Copy exactly, please, the lines of the data from its start through the line containing "return on_handset(Pos(side *".

————————

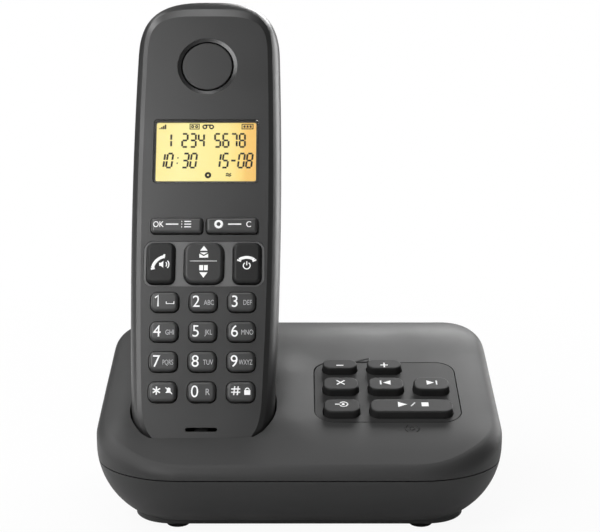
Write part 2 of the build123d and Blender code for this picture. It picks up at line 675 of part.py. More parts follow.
def contact_spring(side):
    """Coil spring between a contact's flange and the carrier's floor."""
    height = CONTACT_FLANGE_TOP - CONTACT_FLANGE_THICKNESS - CARRIER_TOP - 4 * SPRING_WIRE
    path = Helix(height / SPRING_TURNS, height, SPRING_RADIUS)
    section = Plane(path @ 0, z_dir=path % 0) * Circle(SPRING_WIRE)
    coil = Rot(-90, 0, 0) * sweep(section, path=path)
    start = CARRIER_TOP + 2 * SPRING_WIRE
    return on_handset(Pos(side * PAD_X, start, -PAD_DEPTH) * coil)


def contact_carrier():
    """Bridge under the cradle: a floor for both springs and a leg up to the well each end."""
    half = PAD_X + CONTACT_FLANGE[0] / 2 + FIT_GAP * 3
    leg = CARRIER_FLOOR
    half_z = CONTACT_FLANGE[1] / 2 + FIT_GAP
    z0, z1 = -PAD_DEPTH - half_z, -PAD_DEPTH + half_z
    carrier = block(-half - leg, half + leg, CARRIER_TOP - CARRIER_FLOOR, CARRIER_TOP, z0, z1)
    for side in (-1, 1):
        x0, x1 = sorted((side * half, side * (half + leg)))
        carrier += block(x0, x1, CARRIER_TOP, PAD_Y, z0, z1)
    return on_handset(single(carrier - handset_form(CRADLE_CLEARANCE + CRADLE_WALL)))


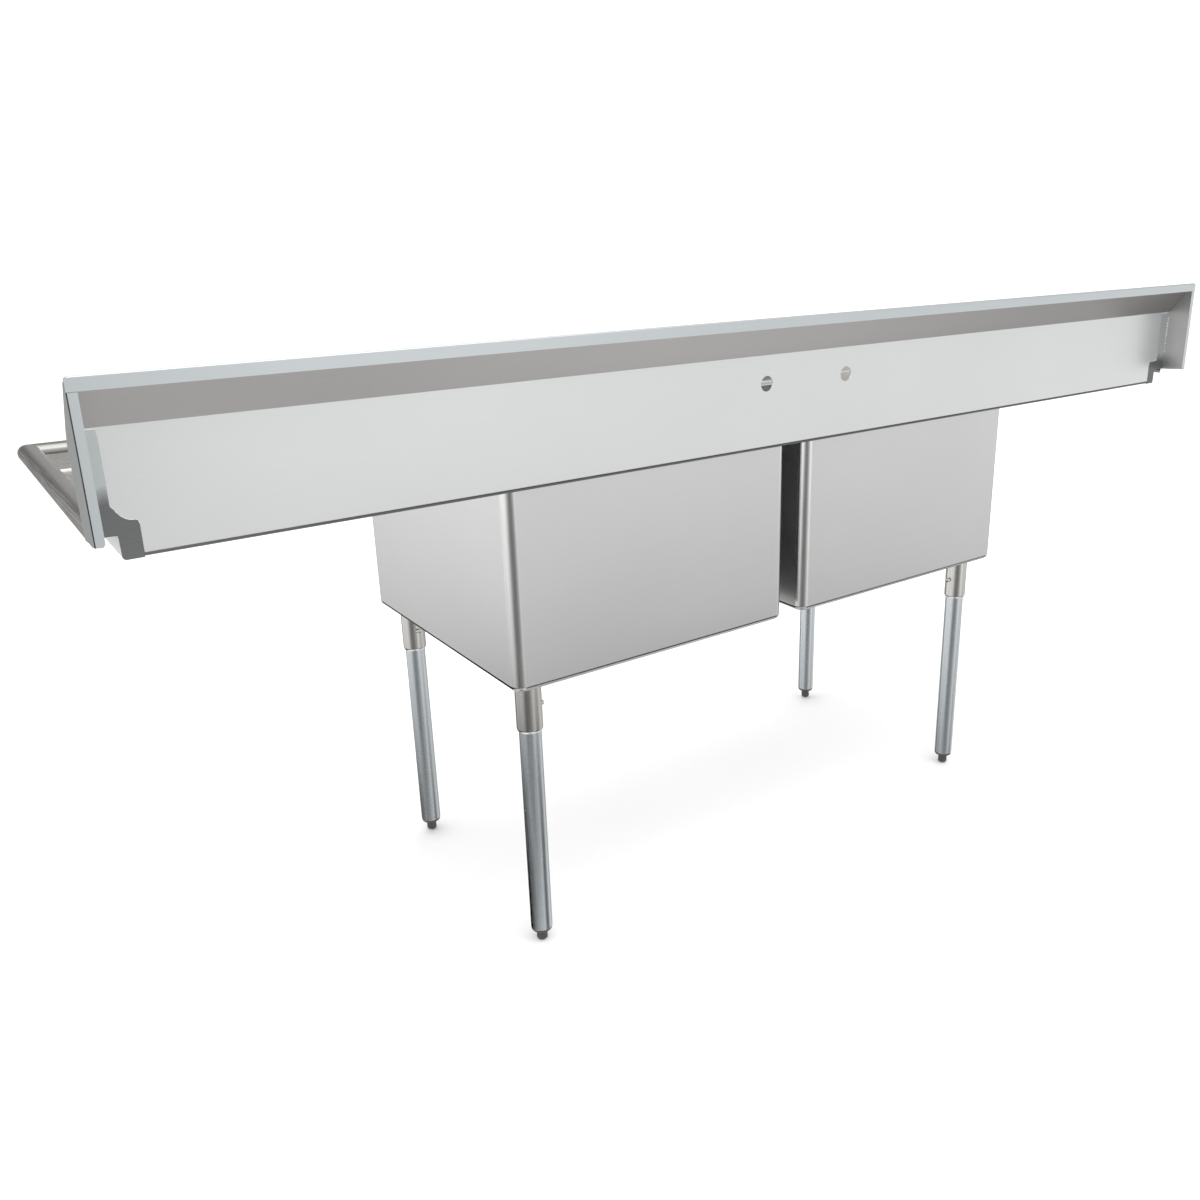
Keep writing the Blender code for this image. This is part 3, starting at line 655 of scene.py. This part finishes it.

————————

= TASK RESPONSE =
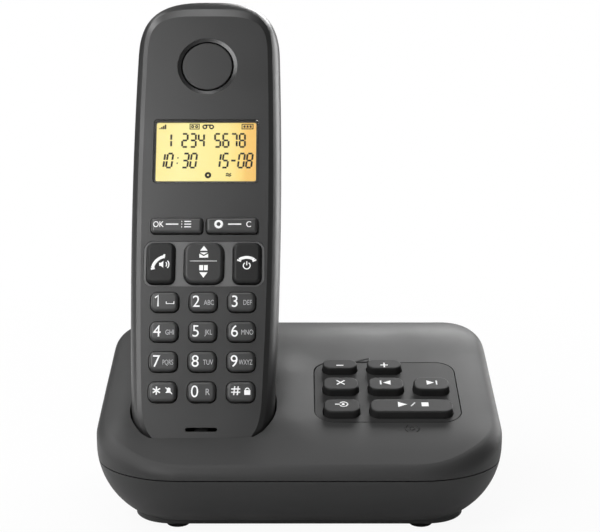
Write part 2 of the build123d and Blender code for this picture. It picks up at line 675 of part.py. More parts follow.
def contact_spring(side):
    """Coil spring between a contact's flange and the carrier's floor."""
    height = CONTACT_FLANGE_TOP - CONTACT_FLANGE_THICKNESS - CARRIER_TOP - 4 * SPRING_WIRE
    path = Helix(height / SPRING_TURNS, height, SPRING_RADIUS)
    section = Plane(path @ 0, z_dir=path % 0) * Circle(SPRING_WIRE)
    coil = Rot(-90, 0, 0) * sweep(section, path=path)
    start = CARRIER_TOP + 2 * SPRING_WIRE
    return on_handset(Pos(side * PAD_X, start, -PAD_DEPTH) * coil)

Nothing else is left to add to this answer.